MLRS take nine minutes to reload (cite) and that is a system that was designed to be a fast reloading mobile rocket system.

I am reasonably certain that any tube artillery can reload a lot faster than that (well, maybe not the likes of the Paris Gun or some crazy thing). The MLRS carries 12 rockets so 45 seconds per shot if you want to divide it out that way (doesn’t work like that, this is just for comparison). Again tube artillery is almost certainly going to be firing faster than once every 45 seconds when going full out. Even battleship guns could fire faster than that.

Army people would say that. :slight_smile: (And I’m ex-Army.)

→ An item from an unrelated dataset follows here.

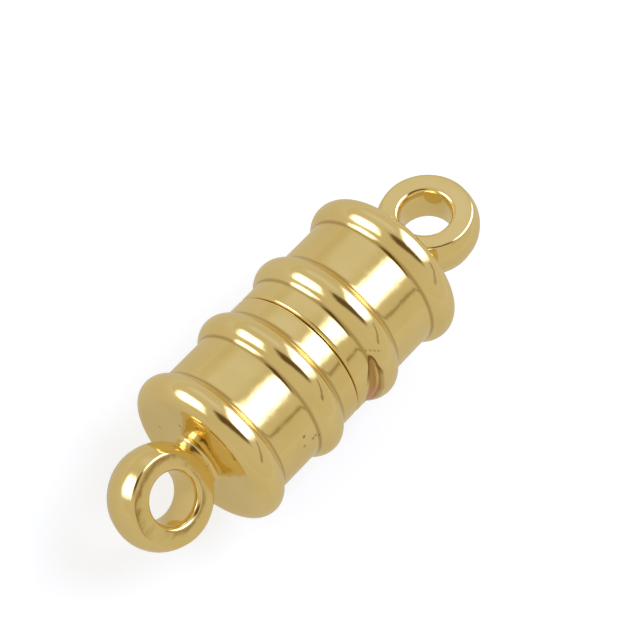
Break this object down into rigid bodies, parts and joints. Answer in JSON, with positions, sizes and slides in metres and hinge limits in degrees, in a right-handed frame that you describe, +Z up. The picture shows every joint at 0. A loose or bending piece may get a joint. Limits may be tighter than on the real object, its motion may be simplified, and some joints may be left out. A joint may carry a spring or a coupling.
{
  "type": "magnetic clasp",
  "caption": "Gold-plated barrel clasp for a necklace or bracelet: beaded half shells with end loops, held together by disc magnets and pulled straight apart.",
  "frame": {"origin": "middle of the seam between the two halves, on the clasp's own axis", "axes": "+X along the clasp's axis from the near half to the far half, +Z up from the surface that it lies on"},
  "size_m": [0.0204, 0.007, 0.007],
  "materials": {
    "gold_plating": "polished pale gold plating",
    "magnet_plating": "bright nickel plating"
  },
  "bodies": {
    "near_half": {"near_shell": "gold_plating", "near_magnet": "magnet_plating"},
    "far_core": {"far_magnet": "magnet_plating"},
    "far_half": {"far_shell": "gold_plating"}
  },
  "joints": [
    {"name": "pull_apart", "type": "slide", "parent": "near_half", "child": "far_core", "axis": [1, 0, 0], "range_m": [0, 0.012]},
    {"name": "far_turn", "type": "hinge", "parent": "far_core", "child": "far_half", "pos_m": [0.0015, 0, 0], "axis": [1, 0, 0], "continuous": true}
  ]
}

Modern warfare between professional armies is all about combined arms. Rocket artillery has a specific purpose, howitzers another, anti-tank guns still another. Various type of aircraft have even more purposes; it’s literally true that a bomber is essentially just a very expensive artillery delivery system, and the weight of ordnance versus cost ratio is terrible… but an airplane can fly much, much further than any gun can fire.

You can’t sell all your planes for cannons because then you can’t bomb anything further away than 20 miles or so. You can’t sell all your tanks for infantry because then you have no armored support, and you can’t sell all your infantry for tanks because then what do you do if you need to fight in a jungle or a city? Every part of an armed forces has its little role to play.

Rocket artillery did not replace anything, it just offered armies a new way of delivering shells, that fit a specific need.